April 1961 saw the formal establishment of a permanent Bay Area “Inter-League Organization,” or ILO, the official title given to such a group of Leagues organized to address inter-jurisdictional challenges. In May 1970, at an annual meeting, delegates adopted new bylaws, formally establishing the League of Women Voters of the Bay Area.
From the beginning, LWVBA defined criteria for evaluating regional agencies, deciding it was not sufficient for these agencies to plan only, but should also have power to implement their plans. LWVBA supported a multi-purpose regional government, including directly elected representatives. Also in 1961, Save the Bay was formed by citizens concerned about land-use decisions affecting the Bay. During the late ’60s and ’70s, a number of studies of regional problems and possible solutions were authorized by the state legislature.
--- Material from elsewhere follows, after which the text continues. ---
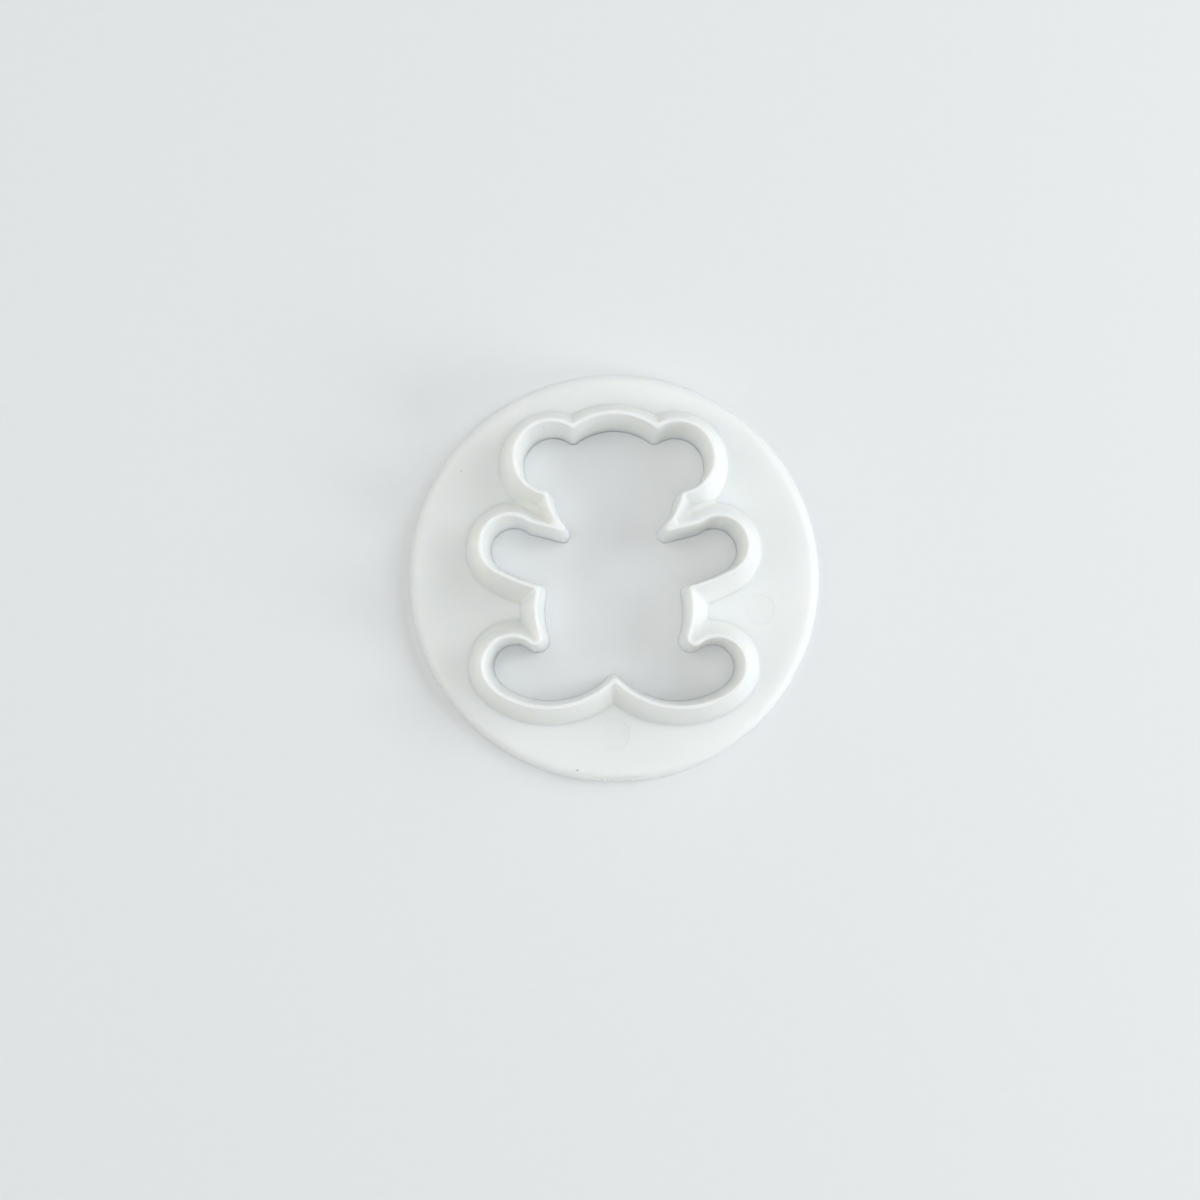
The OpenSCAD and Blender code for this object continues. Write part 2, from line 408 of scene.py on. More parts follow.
# %% Inner side and rim
RIM_Z = 9.5
RIM_WIDTH = 0.6
RIM_EDGE = 0.16
INNER_DRAFT = 0.7
VALLEY_RADIUS = 0.5
INNER_HEIGHTS = (0, 2, 4, 6, 8)
RIM_STEPS = 4


def quarter(step, steps):
    """The angle of one step along a quarter of a circle."""
    return math.radians(90 * step / steps)


def blend(one, other, share):
    return [a.lerp(b, share) for a, b in zip(one, other)]


def inner_level(z):
    grown = -INNER_DRAFT * (RIM_Z - z) / RIM_Z
    return outline(grown, TIP_RADIUS - grown)


def rim_edge(side, land):
    """Levels from one side of the wall round its edge to the land."""
    edge_levels = []
    for step in range(RIM_STEPS + 1):
        turn = quarter(step, RIM_STEPS)
        inwards = RIM_EDGE * (1 - math.cos(turn)) / (RIM_WIDTH / 2)
        z = RIM_Z - RIM_EDGE * (1 - math.sin(turn))
        edge_levels.append((z, blend(side, land, inwards)))
    return edge_levels


inner = [(z, inner_level(z)) for z in (*INNER_HEIGHTS, RIM_Z - RIM_EDGE)]
land = outline(RIM_WIDTH / 2, (TIP_RADIUS + VALLEY_RADIUS) / 2)
outer = outline(RIM_WIDTH, VALLEY_RADIUS)
levels = inner + rim_edge(inner[-1][1], land)[1:] + rim_edge(outer, land)[::-1]
print("levels up to the rim's outer edge", len(levels))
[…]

Both single-purpose and multi-purpose agencies were proposed, but only the San Francisco Bay Conservation and Development Commission (BCDC) and the Metropolitan Transportation Commission (MTC) actually came into existence.
LWVBA participated in developing state legislation to create a multi-purpose regional agency and supported several Assembly bills — AB 2310 in 1970, AB 1057 in 1971, AB 2040 in 1973, and AB 625 in 1975. Usually these bills were killed in the Senate.
Thus, LWVBA emerged not as a directive from state and national Leagues, but at the instigation of local Leagues and their members, seeking to form a level of League structure to manage studies of regional problems and to take action at the regional level of government to attain the goals of League programming, adopted through traditional procedures.